Diese Ankündigung hat eine Vorgeschichte: 2016 veröffentlichte die Friedrich-Alexander-Universität Erlangen-Nürnberg eine Studie, die das Sozialministerium 2014 in Auftrag gegeben hatte. Sie kam zu dem Ergebnis, dass in Bayern in einem Jahr in 2800 Fällen Frauen abgewiesen werden mussten, weil es keine freien Plätze gab. „Die Studie hat gezeigt, wie dringend die Frauenhäuser unterstützt werden müssen“, sagt Birgit Gaile. „Jetzt warten wir seit Jahren darauf, dass die Förderungen endlich angesetzt werden.“
Für jedes Frauenhaus gibt es eine zusätzliche Erzieherin
Eine kleine Erleichterung spürte die Frauenhaus-Leiterin schon im vergangenen Jahr. 2018 stellte Sozialministerin Schreyer den Drei-Stufen-Plan zum Gewaltschutz vor. Eine Sprecherin des Sozialministeriums erklärt: „Dieser Plan sieht Sofortmaßnahmen bei häuslicher Gewalt gegen Frauen vor, die schnell umgesetzt werden konnten, sowie kurz- und mittelfristige Maßnahmen, die ab diesem Jahr greifen.“
Im ersten Schritt stellte das Sozialministerium eine Million Euro bereit, um mehr Erzieherinnen anzustellen, die sich um die Kinder der betroffenen Frauen kümmern.
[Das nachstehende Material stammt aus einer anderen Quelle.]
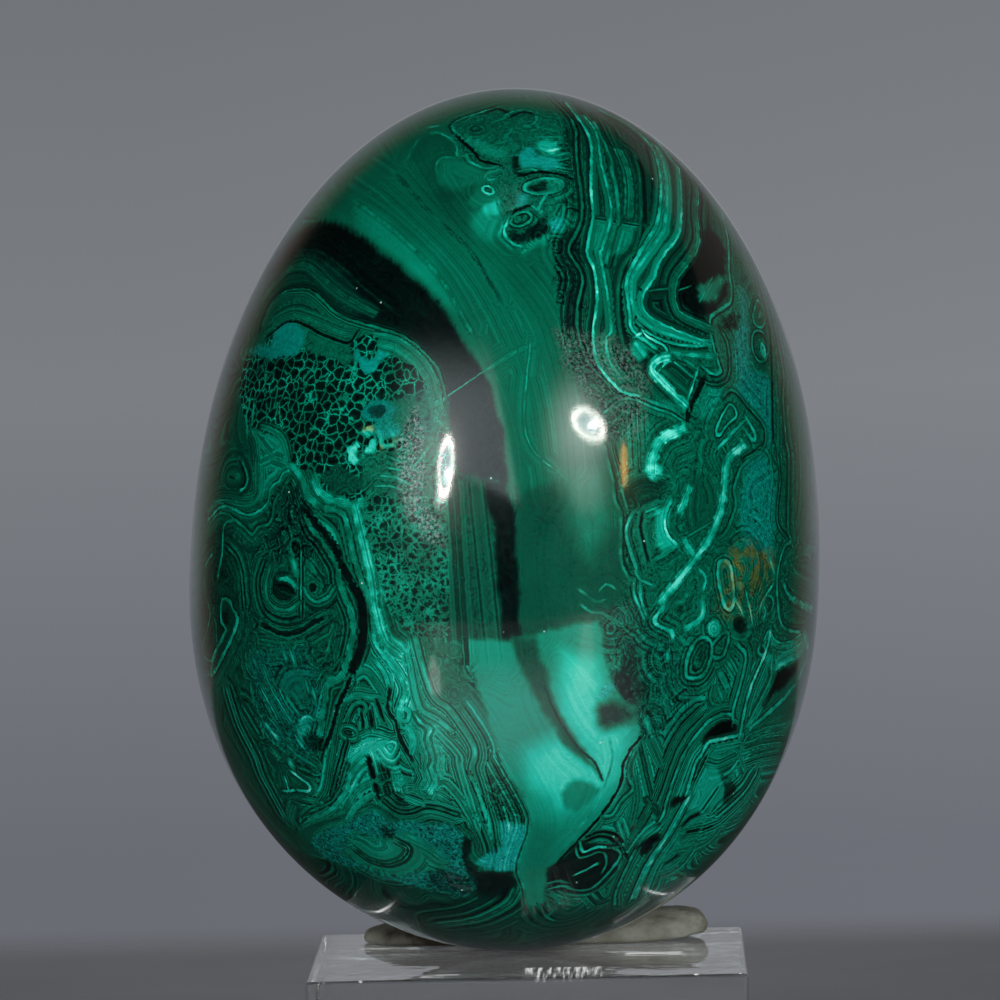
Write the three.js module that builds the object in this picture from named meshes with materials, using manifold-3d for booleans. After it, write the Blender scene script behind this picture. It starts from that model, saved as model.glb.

Oben drauf kamen noch einmal 500.000 Euro für die Notrufe und für den Ausbau der Präventionsarbeit. „Das haben wir bei uns sofort gespürt“, erzählt Gaile. Mit der zusätzlichen Erzieherin seien die Kinder viel besser versorgt, es gebe Spielstunden, Gruppenarbeit und es sei auch mal Zeit, um sich nur mit einem Kind zu beschäftigen.
Die zweite Stufe des Plans beginnt nun im September. „Es sollen der Platzausbau in den Frauenhäusern vorangetrieben sowie Mittel für eine Verbesserung der Personalausstattung bereitgestellt werden“, teilt die Ministeriumssprecherin mit. Für einen Großteil dieser Förderungen stellt der Freistaat im Doppelhaushalt 2019/2020 eine Summe von 16 Millionen Euro zur Verfügung.
Gewalt gegen Frauen spielt sich nicht nur im häuslichen Bereich ab
Auf der dritten Stufe soll dann ein Gewaltpräventionskonzept erarbeitet werden. „Dieses beschränkt sich nicht nur auf körperliche und sexualisierte Gewalt und auch nicht auf die bisher im Fokus stehenden Zielgruppen“, erklärt die Sprecherin des Ministeriums. Gewalt spiele sich nicht nur im häuslichen Bereich ab und richte sich nicht nur gegen Frauen. „Die Formen von Gewalt in unserer Gesellschaft werden vielschichtiger. Auch für seelische Gewalt, Zwangsverheiratung und Menschenhandel braucht es passgenaue Hilfen.“
Das Hilfetelefon „Gewalt gegen Frauen“ ist rund um die Uhr unter der kostenlosen Telefonnummer 08000/ 116016 erreichbar. Die Beratung ist vertraulich, kostenlos und wird in 18 Sprachen angeboten.